# My Final 2004 Nba Mock Draft



## RollOutPnoy (Jan 22, 2003)

NBA Mock Draft 6-24-04

1. Orlando - Emeka Okafor - 6'10" 257 PF UCONN 
The Magic will go back and forth whether to select Okafor or Howard up until the deadline. They choose Okafor because he has the potential to be an excellent shot blocker.

2. Charlotte - Dwight Howard - 6'10" 240 PF Georgia HS
The Bobcats will pick either Okafor or Howard. Which ever the Magic decide to pass on.

3. Chicago - Andre Iguodala - 6'7" 217 SG Arizona
The Bulls take a strong look at Deng but he is still raw. Iguodala has great upside and will be a future All-Star. 

4. LA Clippers - Shaun Livingston - 6'7" 175 PG Illinois HS
The Clippers need a PG and Livingston is the best PG in the draft. Livingston has the potential to be even better than Penny Hardaway was in his prime.

5. Dallas - Pavel Podkolzine - 7'5" 300 C Russia
Podkolzine is the top European player in the years draft. The Mavericks need a big man in the middle if they can't get Shaq in a trade.

6. Atlanta - Luol Deng - 6'8" 220 SF Duke
The Hawks select Deng because he is the best player available. The Hawks need all the talent they can get.

7. Chicago- Devin Harris - 6'3" 170 PG Wisconsin
After taking Iguodala they choose Harris next. The Bulls need another PG and Harris will compete with Hinrich for the starting PG position.

8. Toronto - Ben Gordon - 6'2" 192 PG UCONN
Alvin Willliams is not getting the job done and Gordon is the pick. Gordon has an excellent chance to become ROY.

9. Philadelphia - Andris Biedrins - 6'11" 245 PF Latvia
The 76ers take a strong look at Luke Jackson but PF is a huge concern. Biedrins has a good chance to become a Pau Gasol type player.

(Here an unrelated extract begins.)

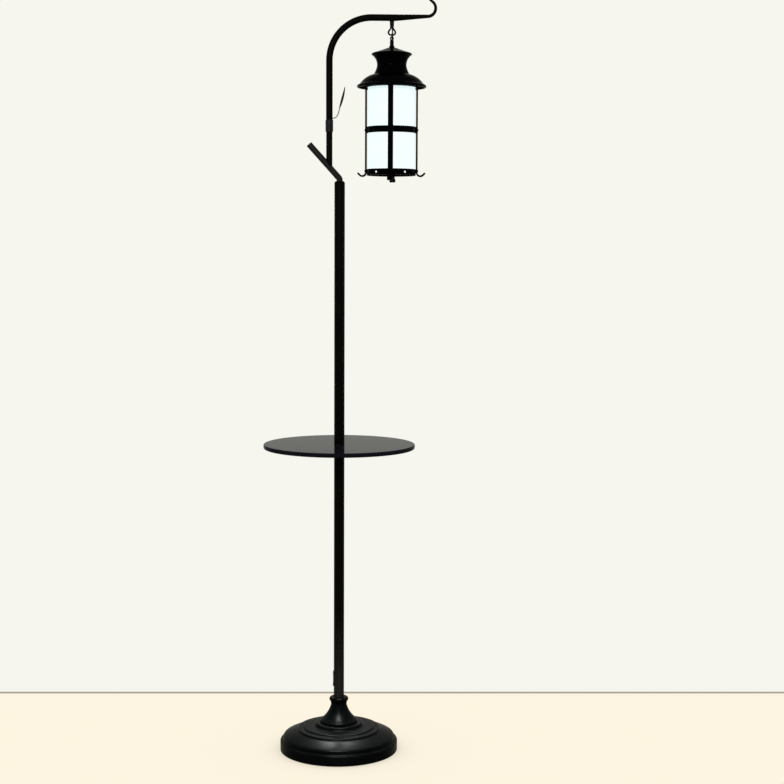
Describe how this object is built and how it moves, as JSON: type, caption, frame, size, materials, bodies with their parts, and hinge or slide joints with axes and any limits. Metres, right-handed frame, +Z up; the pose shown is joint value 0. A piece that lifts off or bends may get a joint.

10. Cleveland - Luke Jackson - 6'7" 212 SG Oregon
With Kapono gone, the Cavaliers need another shooter. Jackson is actually a better shooter than Kapono and is not a defensive liability he is made out to be.

11. Golden State - Josh Childress - 6'7" 196 SF Stanford
Mike Montgomery will not hesitate to pick Childress if he is still on the board. Even though SF is not a concern for them, you can never have enough wing players.

12. Seattle - Rafael Araujo - 6'11" 280 C BYU
The Sonics need a starting C and Araujo is the man. He will provide the Sonics with toughness that they lack.

13. Portland - Kirk Snyder - 6'6" 225 SG Nevada
The Blazers might be swayed to take Telfair here but they believe he will still be around at 22. Snyder is too good to pass up and he plays hard.

14. Utah - Sergei Monya - 6'8" 220 SG Russia
The Jazz pick Monya because he has the potential to be a Peja Stojakovic, Manu Ginobili type player. He is a type of shooter that Sloan likes.

15. Boston - Robert Swift - 7'1" 245 C California HS
Planned on going to USC but money has lured him into the NBA. The Celtics need a big man and Swift is their man, Ainge really likes this kid.

16. Utah - Al Jefferson - 6'10" 253 PF Mississippi HS
Many people think Humphries goes here but Jefferson has too much talent to be passed up. Jefferson plays hard which Sloan loves.

17. Atlanta - Peter John Ramos - 7'3" 266 C Puerto Rico
They need to upgrade C and Ramos is the best C on the board. The Hawks hope this Latino is not a bust.

18. New Orleans - J.R. Smith - 6'6" 227 SG New Jersey HS
Smith is an athletic SG that has too much talent for the Hornets too pass on. David Wesley is too small to be playing SG in the NBA.

19. Miami - Jameer Nelson - 6'0" 199 PG St. Joseph's
The Heat need a PG to play along Wade and Nelson will be their PG of the future. Alston is good but Nelson is way better.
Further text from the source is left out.